This series keeps burying its subjects in debtors' prison, so let's end the run with the exception. In 1798, while Robert Morris sat in Prune Street prison and James Wilson died in a colleague's house one step ahead of the process servers, a third Philadelphia money man from the same revolutionary circle was serving in the United States Senate, holding what the University of Pennsylvania's archives describe as, by reputation, the wealthiest fortune in America.
His name was William Bingham. He worked with the same Secret Committee network as Morris, founded the same bank, married into the same family, and speculated in even more land than Wilson. Same era, same games, opposite ending. Which makes him the most useful founder in this series, because the differences between his file and theirs are a checklist you can still use.
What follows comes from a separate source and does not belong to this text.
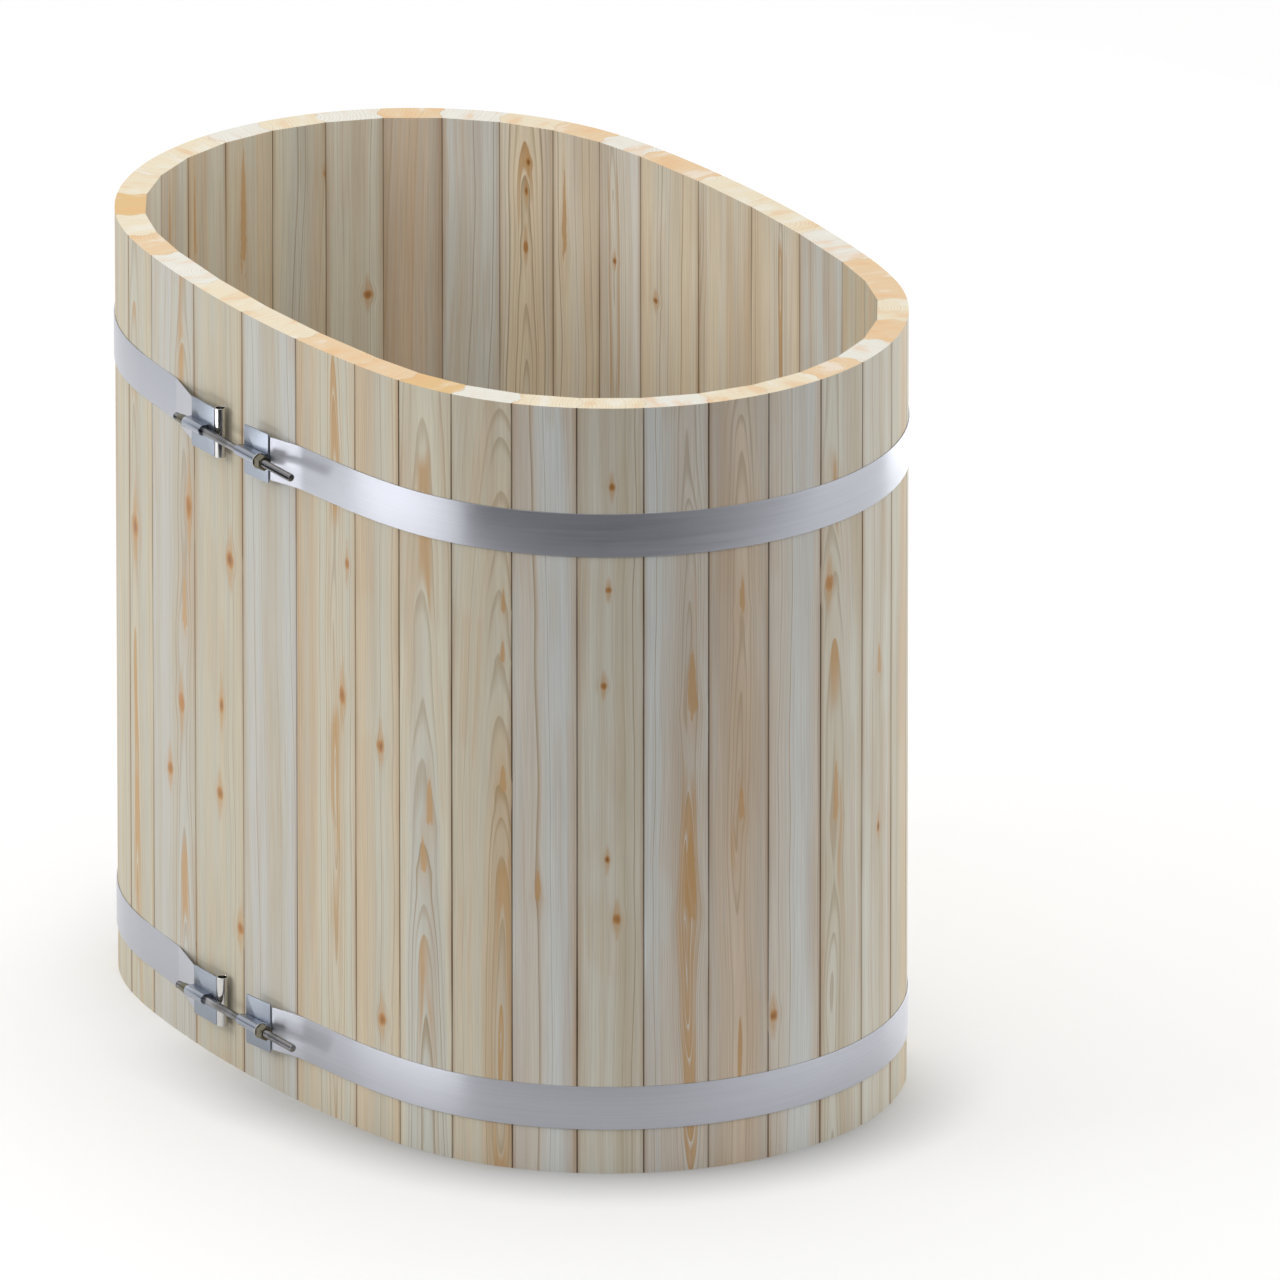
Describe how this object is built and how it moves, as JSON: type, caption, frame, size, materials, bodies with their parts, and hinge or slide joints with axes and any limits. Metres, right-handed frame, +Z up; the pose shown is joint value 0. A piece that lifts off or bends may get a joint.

The 24-year-old with a license to skim the Atlantic
Bingham was born in Philadelphia in 1752 and graduated from the College of Philadelphia (the future University of Pennsylvania) in 1768, at sixteen, with honors. By 1770 he held a British consular post at St. Pierre, Martinique, which gave him something priceless when the war came: he already knew the French Caribbean.
In June 1776, the Continental Congress sent him back to Martinique as its agent. The Dickinson College archives describe the job plainly: he secretly dispensed American propaganda, gathered intelligence, arranged smuggled weapons shipments to the Continental Army, and recruited privateers to prey on British shipping. The compensation structure is the detail to remember: Bingham was entitled to a portion of every British cargo taken. For four years, a percentage of an ocean's worth of captured cloth, rum, sugar, and gunpowder compounded in his accounts. He returned to Philadelphia in 1780, aged twenty-eight, and per Dickinson's archives was already one of the richest men in the nation.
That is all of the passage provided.